- **GIVEN MATERIAL**
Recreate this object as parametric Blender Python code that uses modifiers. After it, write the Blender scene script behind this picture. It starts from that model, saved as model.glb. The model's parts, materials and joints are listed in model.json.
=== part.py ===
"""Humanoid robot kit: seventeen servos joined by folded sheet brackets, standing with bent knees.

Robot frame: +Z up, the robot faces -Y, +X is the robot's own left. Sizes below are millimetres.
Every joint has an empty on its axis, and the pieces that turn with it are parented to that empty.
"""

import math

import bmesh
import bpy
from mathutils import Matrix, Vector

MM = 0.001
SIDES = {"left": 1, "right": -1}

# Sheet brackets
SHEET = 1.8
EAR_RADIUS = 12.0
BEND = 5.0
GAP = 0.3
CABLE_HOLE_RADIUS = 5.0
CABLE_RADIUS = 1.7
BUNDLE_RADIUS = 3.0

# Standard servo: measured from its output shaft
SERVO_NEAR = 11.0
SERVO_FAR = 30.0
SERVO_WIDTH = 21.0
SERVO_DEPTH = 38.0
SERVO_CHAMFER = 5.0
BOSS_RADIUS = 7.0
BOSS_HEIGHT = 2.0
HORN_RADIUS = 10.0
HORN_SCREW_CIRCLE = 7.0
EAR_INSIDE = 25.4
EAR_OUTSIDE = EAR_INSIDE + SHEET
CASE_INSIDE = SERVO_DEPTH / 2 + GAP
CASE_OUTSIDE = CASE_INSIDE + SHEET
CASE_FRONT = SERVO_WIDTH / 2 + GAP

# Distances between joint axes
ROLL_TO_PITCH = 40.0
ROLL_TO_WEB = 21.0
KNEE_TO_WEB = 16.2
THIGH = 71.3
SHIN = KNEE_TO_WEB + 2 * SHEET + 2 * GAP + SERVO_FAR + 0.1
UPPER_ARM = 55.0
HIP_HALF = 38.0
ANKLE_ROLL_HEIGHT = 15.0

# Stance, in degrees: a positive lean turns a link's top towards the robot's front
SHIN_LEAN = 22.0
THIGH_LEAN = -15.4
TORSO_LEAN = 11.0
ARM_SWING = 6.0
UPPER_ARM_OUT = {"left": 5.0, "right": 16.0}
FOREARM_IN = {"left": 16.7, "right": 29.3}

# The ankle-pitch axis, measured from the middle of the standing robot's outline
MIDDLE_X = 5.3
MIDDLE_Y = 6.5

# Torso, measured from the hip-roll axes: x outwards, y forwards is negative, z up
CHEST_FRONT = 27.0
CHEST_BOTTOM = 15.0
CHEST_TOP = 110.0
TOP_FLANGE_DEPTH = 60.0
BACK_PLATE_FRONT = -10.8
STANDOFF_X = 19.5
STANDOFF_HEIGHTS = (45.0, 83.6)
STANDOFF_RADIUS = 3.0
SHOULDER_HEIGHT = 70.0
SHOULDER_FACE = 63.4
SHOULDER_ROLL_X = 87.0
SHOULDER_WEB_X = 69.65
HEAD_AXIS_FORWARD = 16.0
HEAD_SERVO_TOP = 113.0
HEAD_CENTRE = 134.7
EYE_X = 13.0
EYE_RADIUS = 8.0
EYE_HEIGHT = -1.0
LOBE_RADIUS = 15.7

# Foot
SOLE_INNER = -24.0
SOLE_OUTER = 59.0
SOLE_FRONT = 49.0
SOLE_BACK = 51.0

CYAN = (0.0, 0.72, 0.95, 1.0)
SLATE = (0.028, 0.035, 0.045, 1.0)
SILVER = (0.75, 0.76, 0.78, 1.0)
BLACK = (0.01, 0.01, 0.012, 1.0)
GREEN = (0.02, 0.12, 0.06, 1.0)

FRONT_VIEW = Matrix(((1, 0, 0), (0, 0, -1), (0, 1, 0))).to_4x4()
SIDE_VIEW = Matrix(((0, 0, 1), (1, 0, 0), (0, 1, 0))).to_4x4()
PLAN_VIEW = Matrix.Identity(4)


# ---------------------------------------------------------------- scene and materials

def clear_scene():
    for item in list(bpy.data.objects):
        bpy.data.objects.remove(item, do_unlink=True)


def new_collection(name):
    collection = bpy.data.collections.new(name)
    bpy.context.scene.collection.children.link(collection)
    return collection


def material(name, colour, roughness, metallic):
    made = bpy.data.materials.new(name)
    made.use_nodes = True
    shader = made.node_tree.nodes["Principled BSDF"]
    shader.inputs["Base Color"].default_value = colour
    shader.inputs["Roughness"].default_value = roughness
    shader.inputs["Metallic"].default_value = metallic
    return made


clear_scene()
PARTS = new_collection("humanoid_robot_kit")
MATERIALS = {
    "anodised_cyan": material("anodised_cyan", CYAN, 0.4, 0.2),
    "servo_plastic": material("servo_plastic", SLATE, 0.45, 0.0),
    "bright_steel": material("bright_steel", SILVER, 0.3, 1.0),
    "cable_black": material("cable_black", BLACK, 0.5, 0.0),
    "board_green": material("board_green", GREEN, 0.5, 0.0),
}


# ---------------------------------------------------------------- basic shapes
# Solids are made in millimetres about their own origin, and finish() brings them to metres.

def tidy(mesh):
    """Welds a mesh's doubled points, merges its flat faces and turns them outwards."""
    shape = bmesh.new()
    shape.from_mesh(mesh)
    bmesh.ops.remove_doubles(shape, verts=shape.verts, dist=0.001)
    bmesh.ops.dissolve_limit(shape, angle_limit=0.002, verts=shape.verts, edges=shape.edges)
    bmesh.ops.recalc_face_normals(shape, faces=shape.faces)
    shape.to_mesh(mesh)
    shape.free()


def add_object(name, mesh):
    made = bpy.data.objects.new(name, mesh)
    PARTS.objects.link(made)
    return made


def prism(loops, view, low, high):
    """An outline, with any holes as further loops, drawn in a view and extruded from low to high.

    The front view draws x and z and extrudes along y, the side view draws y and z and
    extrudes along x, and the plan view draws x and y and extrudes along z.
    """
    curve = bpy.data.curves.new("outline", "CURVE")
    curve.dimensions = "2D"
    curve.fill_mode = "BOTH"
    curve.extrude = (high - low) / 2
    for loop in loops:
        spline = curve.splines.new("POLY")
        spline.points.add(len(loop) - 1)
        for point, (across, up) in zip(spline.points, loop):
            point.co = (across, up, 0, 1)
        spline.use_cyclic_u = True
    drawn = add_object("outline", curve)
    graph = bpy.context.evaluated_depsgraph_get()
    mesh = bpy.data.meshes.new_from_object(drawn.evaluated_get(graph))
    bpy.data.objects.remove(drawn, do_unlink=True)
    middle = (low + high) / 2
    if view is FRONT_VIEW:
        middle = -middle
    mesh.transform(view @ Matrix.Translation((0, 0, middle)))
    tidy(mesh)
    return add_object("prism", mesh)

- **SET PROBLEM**
Print the listing above from its first line through the line with "ANKLE_ROLL_HEIGHT = 15.0", and stop there.

- **CORRECT OUTPUT**
Recreate this object as parametric Blender Python code that uses modifiers. After it, write the Blender scene script behind this picture. It starts from that model, saved as model.glb. The model's parts, materials and joints are listed in model.json.
=== part.py ===
"""Humanoid robot kit: seventeen servos joined by folded sheet brackets, standing with bent knees.

Robot frame: +Z up, the robot faces -Y, +X is the robot's own left. Sizes below are millimetres.
Every joint has an empty on its axis, and the pieces that turn with it are parented to that empty.
"""

import math

import bmesh
import bpy
from mathutils import Matrix, Vector

MM = 0.001
SIDES = {"left": 1, "right": -1}

# Sheet brackets
SHEET = 1.8
EAR_RADIUS = 12.0
BEND = 5.0
GAP = 0.3
CABLE_HOLE_RADIUS = 5.0
CABLE_RADIUS = 1.7
BUNDLE_RADIUS = 3.0

# Standard servo: measured from its output shaft
SERVO_NEAR = 11.0
SERVO_FAR = 30.0
SERVO_WIDTH = 21.0
SERVO_DEPTH = 38.0
SERVO_CHAMFER = 5.0
BOSS_RADIUS = 7.0
BOSS_HEIGHT = 2.0
HORN_RADIUS = 10.0
HORN_SCREW_CIRCLE = 7.0
EAR_INSIDE = 25.4
EAR_OUTSIDE = EAR_INSIDE + SHEET
CASE_INSIDE = SERVO_DEPTH / 2 + GAP
CASE_OUTSIDE = CASE_INSIDE + SHEET
CASE_FRONT = SERVO_WIDTH / 2 + GAP

# Distances between joint axes
ROLL_TO_PITCH = 40.0
ROLL_TO_WEB = 21.0
KNEE_TO_WEB = 16.2
THIGH = 71.3
SHIN = KNEE_TO_WEB + 2 * SHEET + 2 * GAP + SERVO_FAR + 0.1
UPPER_ARM = 55.0
HIP_HALF = 38.0
ANKLE_ROLL_HEIGHT = 15.0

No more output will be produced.